Minimizing the Insider Threat

IT security has long-focused on access controls, especially at the Internet perimeter, where everything not expressly permitted is forbidden. In most enterprises, internal access controls are also in place, controlling both network access and data and application access, and thus minimizing the ability of any one party to view information not needed for his or her job. The glaring hole is usually the IT staff, who might have access to networks, systems and applications far beyond the limits appropriate for their job descriptions.

This is not the only concern that should be a wake-up call to all CEOs and CIOs regarding IT staff access. IT staff have the ability to exert disproportionate control over IT resources, as shown by Terry Childs, the San Francisco network administrator who, in 2008, was arrested and convicted on felony network tampering charges stemming from his refusal to divulge the password to the city’s Fibre WAN system to his supervisors. With privileged access to information, members of the IT staff are also ideally situated to perpetrate fraud, a temptation that becomes more difficult to resist during times of economic uncertainty.

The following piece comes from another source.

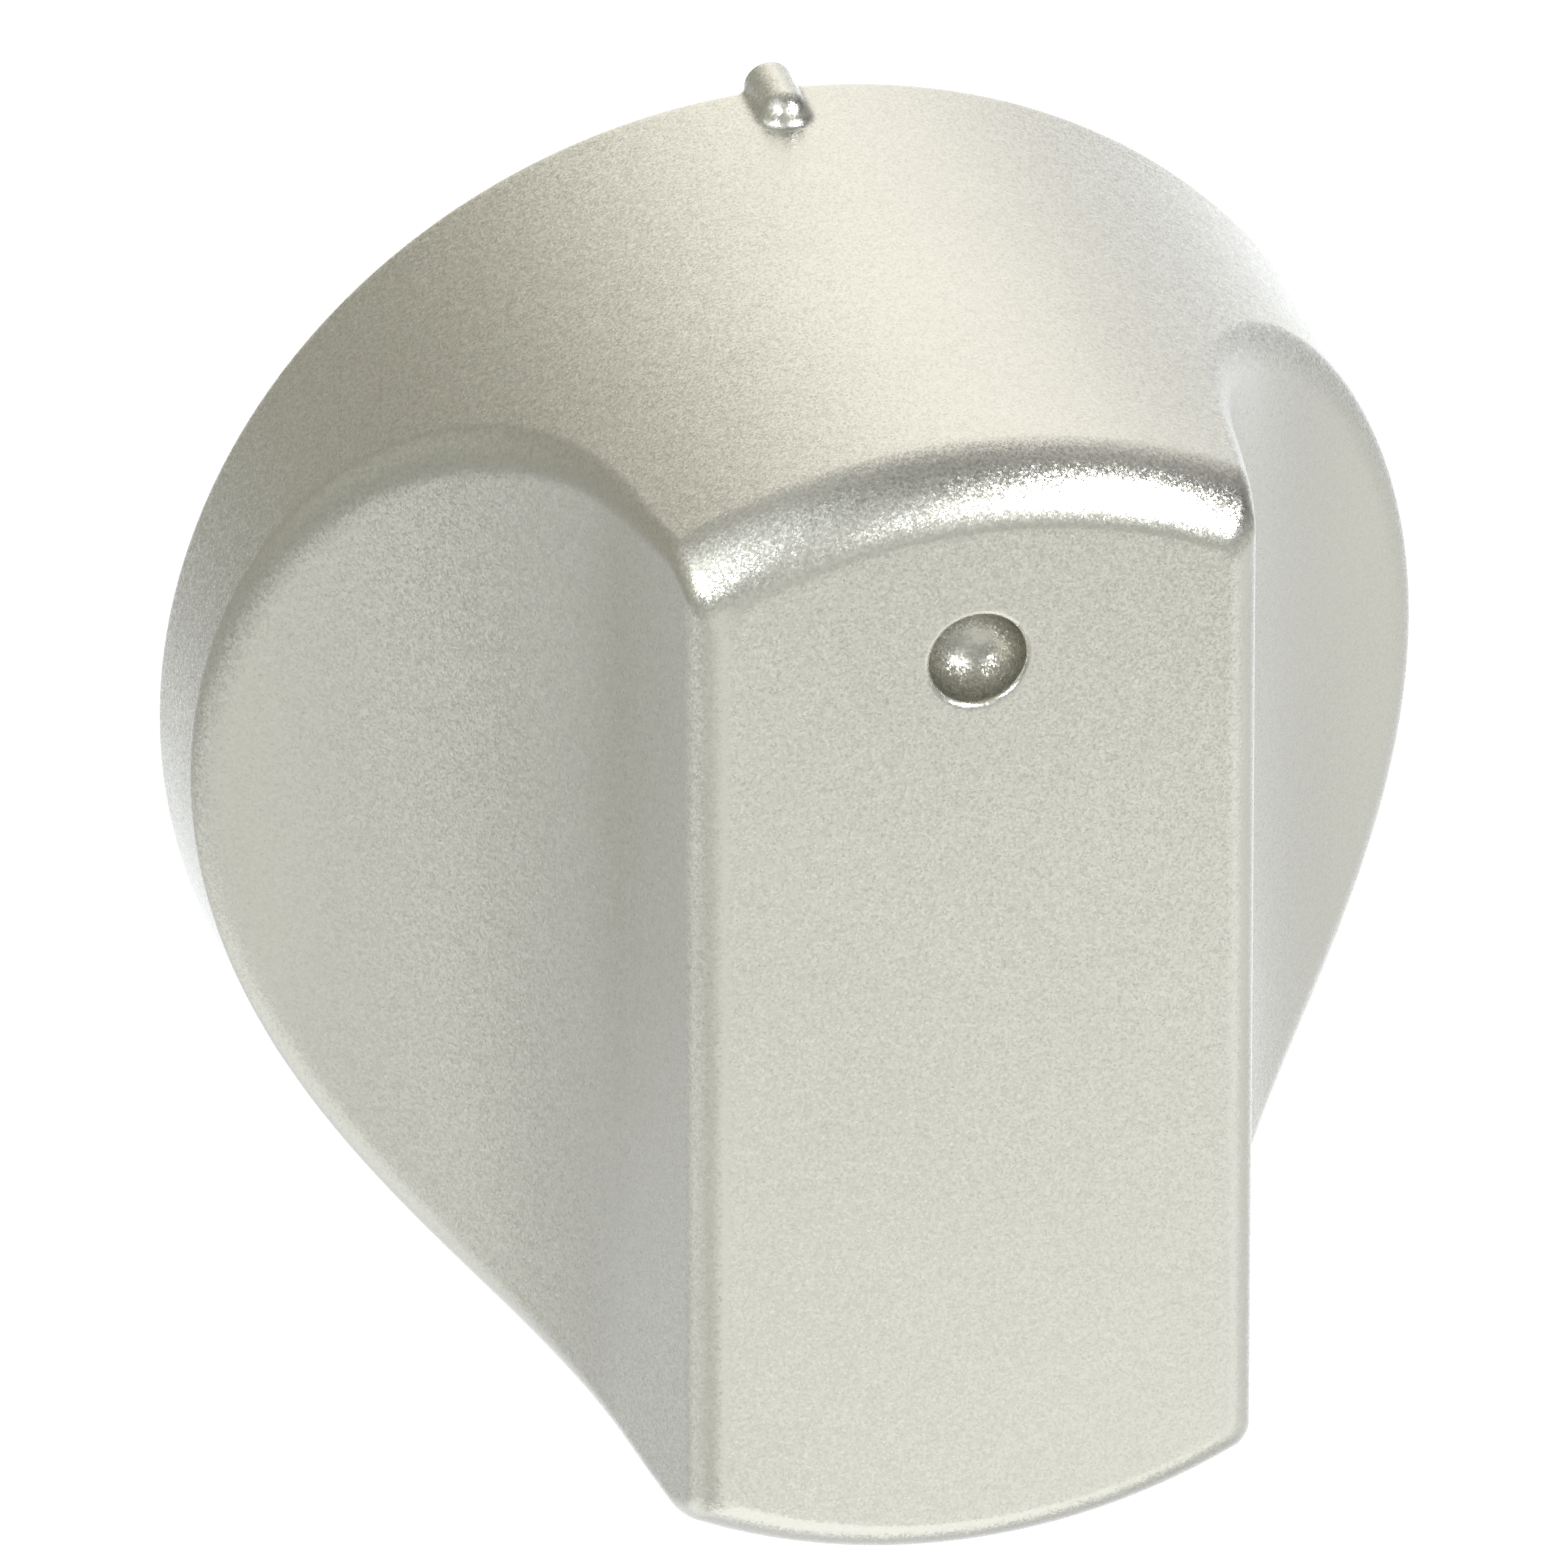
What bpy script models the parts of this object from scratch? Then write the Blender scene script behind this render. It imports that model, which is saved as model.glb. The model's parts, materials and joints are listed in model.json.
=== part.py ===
"""Cooker control knob.

A round skirt with a raised finger grip: two concave scoops are cut into the
sides of a slightly drafted cylinder and leave a wide upright blade between
them.  The blade's ends keep the cylinder's curve and its front face is flat.
A small rib on the rim and a round dimple in the face are the pointers.
Inside, a moulded hub carrier is heat-staked into the hollow shell.  Its split
tube has a D-bore for the appliance's spindle, with a leaf spring on the flat
and a spring-steel ring round the outside.

Every piece is modelled in millimetre numbers with the knob's axis along its
own +Z (rear rim at z = 0, front face towards +Z) and the pointer towards +Y.
An empty turns the whole knob so that its front faces -Y and the pointer +Z,
which is how it sits on an upright control panel.
"""
import math

import bmesh
import bpy
from mathutils import Vector

MM = 0.001

# ---------------------------------------------------------------- dimensions
# outside
BASE_R = 22.5            # radius of the rear rim
FRONT_R = 22.2           # radius of the same drafted cylinder at the front
HEIGHT = 28.6            # rear rim to front face
GRIP_HALF_W = 10.14      # half width of the blade at the front face's plane
GRIP_DRAFT = 8.6         # degrees, each flank opens towards the rear
SCOOP_TANGENT_Z = 21.6   # straight flank in front of this, arc behind it
SCOOP_R = 22.8           # radius of the concave scoop
FRONT_END_R = 2.1        # rounding from cylinder to front face, across
FRONT_END_Z = 3.0        # the same rounding, lengthwise
FRONT_END_POWER = 1.72   # below 2, so the arc leans towards a bevel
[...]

The best way to deal with insider threats is to stop treating IT staff as if they are different from other organizational IT users. The long-term attitude within tech shops has always been that enhanced access makes their teams’ job simpler and easier, and provides faster resolution of problems — especially critical ones. All of this is true, but also beside the point.

Enterprise CIOs who wish to maintain the status quo should be required to reaffirm their clear decision to accept the risk offered by unfettered network, systems and database access, and to explain and justify that decision to the CEO of the organization.

No CIO wants to stand up and proclaim, “I cannot trust my staff,” just before changing all access controls. In fact, IT staffers will always have more access than a skeptical auditor would prefer. But IT teams should also be willing to put in place sufficient controls and logging such that that no untrustworthy action by any member of the organization will go undetected.

Although the biggest change required to minimize insider threats is a change in attitude, there are also many technologies that can be brought to bear on the problem. A host of products can help both with imposing controls and providing necessary auditing and logging. The products tend to fall into four major categories: identity and access management, data loss prevention, digital rights management and encryption.